7 Pearl Harbor Day; earliest sunset (4:35 p.m.) at 40°N latitude.

9 Moon near Jupiter and Saturn tonight; epic poet John Milton born in 1608.

10 Human Rights Day (an official U.N. holiday).

11 FULL MOON, 4:03 a.m. EST; Venus near Neptune.

12 Fiesta of Our Lady of Guadeloupe (Mexico's greatest religious festival).

14 Start of the Halcyon Days (days of supposed peaceful, fair weather — but this refers to the weather now in the Mediterranean, not the U.S.)

15 Bill of Rights Day.

16 Beethoven born in 1770; Boston Tea Party in 1773.

17 LAST QUARTER MOON, 7:41 p.m. EST; sun enters constellation Sagittarius; hero of Latin America, Simon Bolivar, died this day in 1830.

20 Moon forms line with Mars and Spica before dawn.

21 Hanukkah begins at sundown; winter solstice in northern hemisphere (summer solstice in southern hemisphere), 8:37 am. EST-shortest day of the year north of the equator.

22 Ursid meteors shoot out of north sky all night (from country locations, more than a few per hour might be seen).

24 Christmas Eve; Apollo 8 becomes first manned spacecraft to orbit the Moon, 1968.

25 Christmas Day; NEW MOON, 12:22 p.m. EST; partial eclipse of the sun, visible from almost all of North America.

26 Kwanzaa starts; Boxing Day in Canada.

28 End of Halcyon Days (see entry for December 14, above); Woodrow Wilson born this day in 1856.

31 New Year's Eve.

January 2001

1 New Year's Day.

2 FIRST QUARTER MOON, 5:31 p.m. EST; look for Quadrantid meteors from northeast in hours before dawn (from country locations dozens per hour might be seen); Luna 1 becomes the first spacecraft to escape Earth's gravity, this day in 1959.

4 Earth at perihelion (nearest to sun in space for the year) but north hemisphere countries are now cold because north end of Earth is tilted away from sun at this time of year.

6 Epiphany; Eastern Orthodox Christmas; moon near star Aldebaran tonight, with Jupiter and Saturn not far above. Plough Monday - first Monday after Epiphany.

9 FULL MOON, 3:24 p.m. EST total eclipse of the moon, but only some of partial portion visible from eastern most U.S.

11 Toledo had gusts up to 60 mph and a temperature drop (28 degrees Fahrenheit to 15 degrees Fahrenheit) today in 1918.

13 1888: -65 degrees Fahrenheit near Miles City, Montana.

14 If you have a telescope, watch Venus through it this week soon after sunset (or before sunset) to see when you think its phase is exactly half — it may appear to be so days before the moment it truly is, which is on January 19.

15 Martin Luther King, Jr.

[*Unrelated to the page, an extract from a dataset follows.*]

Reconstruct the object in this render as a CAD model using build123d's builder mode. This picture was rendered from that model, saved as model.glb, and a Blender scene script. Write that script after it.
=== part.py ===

Day — this is celebrated on the third Monday in January, which this year falls as early as possible, and on the actual birthday.

16 LAST QUARTER MOON, 7:34 a.m. EST; moon is near Mars tomorrow before dawn.

17 Venus at greatest elongation (maximum angular separation from the sun in our sky); Ben Franklin born, 1706.

18 First sub-zero reading in Washington, D.C. In 48 years (-5' F), this day in 1982.

20 Inauguration Day.

24 NEW MOON, 8:07 a.m. EST; Chinese New Year; Voyager 2 becomes the first (and so far the only) space craft to pass Uranus (1986).

26 Slender crescent moon to upper left of Mercury (and far below Venus) in west-southwest about 45 minutes after sunset.

27 Moon directly below Venus this evening; Apollo 1 astronauts Grissom, White and Chaffee were killed in a launch pad fire this day in 1967.

28 The Space Shuttle Challenger exploded, killing seven astronauts this day in 1986.

31 Blizzard hit the Northeast in 1966, leaving 20" of snow on the ground in Washington, D.C.